从外部表的特点可以看出外部表与数据之间是相互独立的，删除外部表只删除元数据，而数据本身并不会被删除。

可以先有表，然后把数据移动到表指定的location中

也可以先有数据，然后创建表通过location指向数据

数据准备：

第一种方式先有表：

create external table test_ext1(

id int,

name string

)row format delimited fields terminated by '\t' location '/tmp/test_ext1';

创建之前确保test_ext1文件夹不存在

select * from test_ext1; # 没结果

hadoop fs -put test_external.txt /tmp/test_ext1/

select * from test_ext1;

第二种方式先有数据

hadoop fs -mkdir /tmp/test_ext2

hadoop fs -put test_external.txt /tmp/test_ext2/

create external table test_ext2(

id int,

name string

)row format delimited fields terminated by '\t' location '/tmp/test_ext2';

select * from test_ext2;

删除外部表只删除元数据，数据本身不会被删除

（3）内部表与外部表的转换

Hive可以很简单的通过SQL语句转换内外部表

desc formatted test_ext2；： 查看表的类型......等详细信息

alter table 表名 set tblproperties('EXTERNAL'='TRUE'); : 内部表转外部表

alter table 表名 set tblproperties('EXTERNAL'='FALSE); ：外部表转内部表

注意：'EXTERNAL'='TRUE'与'EXTERNAL'='FALSE是固定语法，区分大小写。

4、数据加载与导出

（1）数据加载（从外部将数据加载到Hive内）

load语法：

在Hive创建一个空表test_load:

在linux系统和HDFS上创建一个search_log.txt文件：

load data local inpath '/test/search_log.txt' into table test_load;

load data inpath '/search_log.txt' overwrite into table test_load;

select * from test_load;

注意：将Linux系统上的文件加载到Hive后，linux系统上的文件还在，相当于把文件复制过去了。将HDFS系统上的文件加载到Hive后，原始文件不存在，相当于把文件移动过去了。通过load方法加载数据的速度是很快的。

insert select语法：

将select查询语句的结果插入到其他表，被select查询的表可以是内部表或内部表。

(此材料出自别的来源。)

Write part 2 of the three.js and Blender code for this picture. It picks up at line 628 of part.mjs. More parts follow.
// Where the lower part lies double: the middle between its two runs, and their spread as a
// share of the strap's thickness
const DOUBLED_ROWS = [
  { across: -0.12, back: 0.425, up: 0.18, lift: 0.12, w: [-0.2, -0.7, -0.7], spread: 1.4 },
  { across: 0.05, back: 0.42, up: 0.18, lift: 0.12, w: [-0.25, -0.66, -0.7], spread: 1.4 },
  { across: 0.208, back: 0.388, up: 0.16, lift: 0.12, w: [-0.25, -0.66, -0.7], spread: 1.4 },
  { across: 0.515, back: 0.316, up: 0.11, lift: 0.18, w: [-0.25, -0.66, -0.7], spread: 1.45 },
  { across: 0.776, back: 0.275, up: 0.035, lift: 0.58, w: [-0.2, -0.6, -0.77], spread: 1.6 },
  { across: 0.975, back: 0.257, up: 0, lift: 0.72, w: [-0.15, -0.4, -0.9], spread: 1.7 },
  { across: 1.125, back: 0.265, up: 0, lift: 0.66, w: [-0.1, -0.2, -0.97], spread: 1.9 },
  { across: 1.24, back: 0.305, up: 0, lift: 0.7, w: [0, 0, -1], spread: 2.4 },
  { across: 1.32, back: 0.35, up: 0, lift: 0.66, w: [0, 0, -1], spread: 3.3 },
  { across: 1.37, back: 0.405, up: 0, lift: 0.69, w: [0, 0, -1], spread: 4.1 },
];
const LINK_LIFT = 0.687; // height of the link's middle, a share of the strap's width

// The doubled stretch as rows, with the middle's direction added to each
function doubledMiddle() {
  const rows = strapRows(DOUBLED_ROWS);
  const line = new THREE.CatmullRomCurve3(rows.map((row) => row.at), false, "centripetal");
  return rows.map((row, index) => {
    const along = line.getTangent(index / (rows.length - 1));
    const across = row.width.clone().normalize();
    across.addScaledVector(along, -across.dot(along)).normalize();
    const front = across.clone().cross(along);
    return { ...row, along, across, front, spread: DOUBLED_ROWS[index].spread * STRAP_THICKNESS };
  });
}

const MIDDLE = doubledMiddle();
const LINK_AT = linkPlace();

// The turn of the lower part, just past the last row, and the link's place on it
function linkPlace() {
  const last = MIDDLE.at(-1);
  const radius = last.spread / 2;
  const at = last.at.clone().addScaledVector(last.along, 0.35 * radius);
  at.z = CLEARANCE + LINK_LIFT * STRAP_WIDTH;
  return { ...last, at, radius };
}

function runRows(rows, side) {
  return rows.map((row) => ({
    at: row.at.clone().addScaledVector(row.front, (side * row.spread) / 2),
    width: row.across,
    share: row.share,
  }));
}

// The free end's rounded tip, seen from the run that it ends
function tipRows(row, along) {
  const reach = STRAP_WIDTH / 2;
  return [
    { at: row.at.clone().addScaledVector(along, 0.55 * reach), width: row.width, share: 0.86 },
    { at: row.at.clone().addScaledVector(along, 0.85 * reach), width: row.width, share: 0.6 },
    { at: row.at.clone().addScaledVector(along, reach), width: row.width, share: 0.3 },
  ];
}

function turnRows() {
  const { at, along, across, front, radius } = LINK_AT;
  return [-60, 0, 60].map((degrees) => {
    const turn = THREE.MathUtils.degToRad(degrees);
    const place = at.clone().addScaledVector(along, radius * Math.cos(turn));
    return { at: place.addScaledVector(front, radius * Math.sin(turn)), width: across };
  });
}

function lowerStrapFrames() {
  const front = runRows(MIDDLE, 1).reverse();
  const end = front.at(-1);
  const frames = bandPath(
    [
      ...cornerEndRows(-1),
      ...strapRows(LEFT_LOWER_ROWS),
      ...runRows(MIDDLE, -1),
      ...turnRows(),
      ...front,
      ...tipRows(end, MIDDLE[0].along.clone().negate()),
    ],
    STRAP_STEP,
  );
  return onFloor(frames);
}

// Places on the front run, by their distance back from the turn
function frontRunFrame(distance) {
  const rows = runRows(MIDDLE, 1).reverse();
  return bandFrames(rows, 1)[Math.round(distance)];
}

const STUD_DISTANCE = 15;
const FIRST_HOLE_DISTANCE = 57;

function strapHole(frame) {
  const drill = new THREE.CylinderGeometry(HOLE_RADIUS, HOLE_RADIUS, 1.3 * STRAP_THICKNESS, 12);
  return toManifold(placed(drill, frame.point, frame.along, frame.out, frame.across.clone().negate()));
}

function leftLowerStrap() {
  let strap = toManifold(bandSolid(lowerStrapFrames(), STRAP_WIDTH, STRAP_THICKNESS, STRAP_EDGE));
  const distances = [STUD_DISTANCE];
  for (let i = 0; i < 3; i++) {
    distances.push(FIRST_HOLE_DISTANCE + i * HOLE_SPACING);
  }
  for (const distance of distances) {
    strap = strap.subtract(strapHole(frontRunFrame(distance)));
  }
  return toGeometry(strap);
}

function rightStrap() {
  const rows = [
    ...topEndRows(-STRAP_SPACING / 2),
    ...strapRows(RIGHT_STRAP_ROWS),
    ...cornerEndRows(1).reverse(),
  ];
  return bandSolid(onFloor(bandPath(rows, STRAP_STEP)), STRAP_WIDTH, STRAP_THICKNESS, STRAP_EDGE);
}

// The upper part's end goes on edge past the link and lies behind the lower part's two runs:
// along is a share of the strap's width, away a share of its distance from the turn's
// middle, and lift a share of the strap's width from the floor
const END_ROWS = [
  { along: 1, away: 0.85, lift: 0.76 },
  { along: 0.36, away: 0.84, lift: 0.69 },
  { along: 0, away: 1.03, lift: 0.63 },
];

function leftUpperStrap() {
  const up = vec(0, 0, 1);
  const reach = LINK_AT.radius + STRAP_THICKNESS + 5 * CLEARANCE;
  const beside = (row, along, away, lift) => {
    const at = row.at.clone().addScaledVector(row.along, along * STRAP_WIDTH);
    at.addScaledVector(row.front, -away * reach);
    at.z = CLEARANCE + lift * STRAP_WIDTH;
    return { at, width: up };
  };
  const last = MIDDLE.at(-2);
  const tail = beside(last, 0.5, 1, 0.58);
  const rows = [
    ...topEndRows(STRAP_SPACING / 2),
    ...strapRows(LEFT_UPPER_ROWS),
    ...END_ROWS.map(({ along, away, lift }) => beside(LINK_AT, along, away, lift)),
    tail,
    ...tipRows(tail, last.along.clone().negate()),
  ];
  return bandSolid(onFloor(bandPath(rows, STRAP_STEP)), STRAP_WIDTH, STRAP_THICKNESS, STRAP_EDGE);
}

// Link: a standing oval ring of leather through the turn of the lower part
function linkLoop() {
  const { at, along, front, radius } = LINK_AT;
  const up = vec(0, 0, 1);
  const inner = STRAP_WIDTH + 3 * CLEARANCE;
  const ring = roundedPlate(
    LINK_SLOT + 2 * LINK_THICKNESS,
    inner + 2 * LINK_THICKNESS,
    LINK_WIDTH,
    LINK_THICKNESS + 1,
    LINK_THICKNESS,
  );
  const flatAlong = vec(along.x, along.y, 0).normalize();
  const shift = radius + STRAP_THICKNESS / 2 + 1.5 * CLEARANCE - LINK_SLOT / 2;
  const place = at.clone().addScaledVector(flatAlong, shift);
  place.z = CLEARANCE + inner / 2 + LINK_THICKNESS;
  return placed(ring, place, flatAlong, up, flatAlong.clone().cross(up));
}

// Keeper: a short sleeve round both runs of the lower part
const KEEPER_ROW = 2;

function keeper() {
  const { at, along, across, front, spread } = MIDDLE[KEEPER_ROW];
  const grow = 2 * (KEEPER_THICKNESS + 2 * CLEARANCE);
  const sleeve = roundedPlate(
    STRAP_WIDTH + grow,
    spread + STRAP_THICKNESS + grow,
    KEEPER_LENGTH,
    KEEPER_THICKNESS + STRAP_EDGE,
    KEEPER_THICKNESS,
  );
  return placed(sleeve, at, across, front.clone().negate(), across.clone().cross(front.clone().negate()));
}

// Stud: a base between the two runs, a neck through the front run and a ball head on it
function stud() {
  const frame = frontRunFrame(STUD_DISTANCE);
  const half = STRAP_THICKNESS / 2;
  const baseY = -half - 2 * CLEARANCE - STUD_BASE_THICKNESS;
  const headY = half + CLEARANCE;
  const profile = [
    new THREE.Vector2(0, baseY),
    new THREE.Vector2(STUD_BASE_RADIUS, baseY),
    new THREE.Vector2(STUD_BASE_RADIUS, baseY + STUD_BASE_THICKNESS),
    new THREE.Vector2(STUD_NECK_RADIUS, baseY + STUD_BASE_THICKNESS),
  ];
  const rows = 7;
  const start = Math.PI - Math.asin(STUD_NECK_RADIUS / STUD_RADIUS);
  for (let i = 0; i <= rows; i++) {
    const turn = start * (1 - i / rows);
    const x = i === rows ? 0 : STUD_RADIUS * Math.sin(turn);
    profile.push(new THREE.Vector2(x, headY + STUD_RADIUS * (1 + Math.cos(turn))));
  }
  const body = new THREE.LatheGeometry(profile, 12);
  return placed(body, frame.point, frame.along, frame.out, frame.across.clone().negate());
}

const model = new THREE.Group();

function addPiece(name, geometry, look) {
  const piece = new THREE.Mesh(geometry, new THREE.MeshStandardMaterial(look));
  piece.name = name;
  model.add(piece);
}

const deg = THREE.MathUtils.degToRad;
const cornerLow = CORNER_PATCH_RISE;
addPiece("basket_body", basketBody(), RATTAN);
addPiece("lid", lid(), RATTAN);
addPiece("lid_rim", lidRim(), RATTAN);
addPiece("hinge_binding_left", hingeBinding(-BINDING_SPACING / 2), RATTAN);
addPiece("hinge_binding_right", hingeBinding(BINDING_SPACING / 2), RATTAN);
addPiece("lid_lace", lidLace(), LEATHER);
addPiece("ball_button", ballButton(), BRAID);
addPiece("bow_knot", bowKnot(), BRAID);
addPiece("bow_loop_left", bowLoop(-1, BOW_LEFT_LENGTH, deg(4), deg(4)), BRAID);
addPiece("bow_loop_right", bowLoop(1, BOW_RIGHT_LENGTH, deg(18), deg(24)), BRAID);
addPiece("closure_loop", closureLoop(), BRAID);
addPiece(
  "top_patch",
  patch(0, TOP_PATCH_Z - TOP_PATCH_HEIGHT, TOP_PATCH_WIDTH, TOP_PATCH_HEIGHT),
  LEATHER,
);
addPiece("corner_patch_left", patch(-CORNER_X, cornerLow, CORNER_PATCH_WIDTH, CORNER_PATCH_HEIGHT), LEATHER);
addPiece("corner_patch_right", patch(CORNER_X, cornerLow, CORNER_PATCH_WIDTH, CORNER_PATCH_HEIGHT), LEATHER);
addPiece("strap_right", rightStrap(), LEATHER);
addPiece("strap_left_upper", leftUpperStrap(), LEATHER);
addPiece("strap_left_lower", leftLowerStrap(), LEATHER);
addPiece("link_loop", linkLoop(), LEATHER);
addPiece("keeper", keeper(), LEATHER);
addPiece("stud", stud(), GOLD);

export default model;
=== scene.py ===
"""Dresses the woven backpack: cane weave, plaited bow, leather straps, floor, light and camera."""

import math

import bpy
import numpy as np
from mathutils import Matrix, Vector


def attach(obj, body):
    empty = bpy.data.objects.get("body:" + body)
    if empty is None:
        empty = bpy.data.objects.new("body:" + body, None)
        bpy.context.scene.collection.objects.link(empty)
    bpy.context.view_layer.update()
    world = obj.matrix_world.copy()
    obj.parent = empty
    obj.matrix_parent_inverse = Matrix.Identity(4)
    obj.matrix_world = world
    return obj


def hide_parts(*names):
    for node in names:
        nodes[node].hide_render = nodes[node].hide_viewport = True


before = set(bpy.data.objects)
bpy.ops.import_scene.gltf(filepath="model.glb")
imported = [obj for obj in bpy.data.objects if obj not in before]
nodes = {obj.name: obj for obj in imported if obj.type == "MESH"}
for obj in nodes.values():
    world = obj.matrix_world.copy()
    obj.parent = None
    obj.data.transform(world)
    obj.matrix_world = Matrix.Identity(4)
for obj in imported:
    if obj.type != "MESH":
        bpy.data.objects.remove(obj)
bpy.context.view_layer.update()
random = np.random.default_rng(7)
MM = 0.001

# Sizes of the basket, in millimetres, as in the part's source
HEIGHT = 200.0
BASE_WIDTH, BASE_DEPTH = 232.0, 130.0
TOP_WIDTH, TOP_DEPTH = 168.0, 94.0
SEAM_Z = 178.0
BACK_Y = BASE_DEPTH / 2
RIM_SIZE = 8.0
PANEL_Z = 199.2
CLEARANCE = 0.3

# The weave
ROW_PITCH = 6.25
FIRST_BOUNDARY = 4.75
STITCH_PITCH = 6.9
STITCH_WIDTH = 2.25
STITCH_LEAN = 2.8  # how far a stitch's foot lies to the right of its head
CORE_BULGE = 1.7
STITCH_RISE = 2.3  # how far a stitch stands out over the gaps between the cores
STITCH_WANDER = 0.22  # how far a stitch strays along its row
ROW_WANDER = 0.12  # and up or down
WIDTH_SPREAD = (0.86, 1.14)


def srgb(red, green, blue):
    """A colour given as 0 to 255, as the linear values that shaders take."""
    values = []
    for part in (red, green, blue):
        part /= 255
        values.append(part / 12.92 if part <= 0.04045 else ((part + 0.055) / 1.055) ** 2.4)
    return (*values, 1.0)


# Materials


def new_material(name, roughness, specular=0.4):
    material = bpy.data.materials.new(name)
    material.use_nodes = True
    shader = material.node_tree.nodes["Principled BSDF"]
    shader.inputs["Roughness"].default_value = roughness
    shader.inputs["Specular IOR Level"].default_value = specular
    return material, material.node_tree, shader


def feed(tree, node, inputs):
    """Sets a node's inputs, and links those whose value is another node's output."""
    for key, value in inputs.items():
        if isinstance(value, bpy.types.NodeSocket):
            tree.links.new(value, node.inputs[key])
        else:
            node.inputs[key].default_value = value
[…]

insert [overwrite | into] table 表名 select 字段,... from 表名;

（2）数据导出（将Hive表中的数据导出到linux系统下或hdfs系统下）

insert overwrite语法：

insert overwrite [local] directory 'path' select 字段.... from 表名；

例如：

最好directory ‘path’ 是一个空的目录，如果path里有数据，在数据导出时会将原来的数据全部删除。

hive命令方式导出数据到linux系统上

语法：hive [-f | -e] 执行SQL语句或脚本 > 文件路径

-e ：指定SQL语句

-f ：指定SQL脚本

hive -e "select * from myhive.test_load;" > /test/1.txt

hive -f /test/1.sql > /test/2.txt

5、分区表

与大数据分布式中分而治之的思想一样，在Hive中，可以将大的数据按照每天或每小时进行切分成多个文件。即将表分割成若干个分区，每个分区在HDFS中就是一个文件夹，每个分区中记录一部分数据。

构建分区表：

create table 表名(......) partitioned by (分区列列类型,......) row format delimited fields terminated by '分隔符'；

在创建表时，分区列是单独的一列。

select * from score;

6、分桶表

与分区一样，都是将大的数据进行划分，但与分区不同的是，分区是将表拆分到不同的子文件夹中进行存储，而分桶是将表拆分到固定数据的不同文件中进行存储。每个分桶在HDFS中就是一个文件。

set hive.enforce.bucketing=true; : 开启分桶自动优化（后续走MapReduce程序时，reduce task的个数将自动优化与分桶数一致）

创建分桶表：

create table course(c_id string, c_name string, t_id string) clustered by(c_id) into 3 buckets row format delimited fields terminated by '\t';

向分桶表中加载数据时，load data方法无法执行，只能通过insert select语句加载，因此比较好的方法是，先事先创建一个临时表，通过load data加载数据进临时表，然后通过insert select从临时表向分桶表插入数据。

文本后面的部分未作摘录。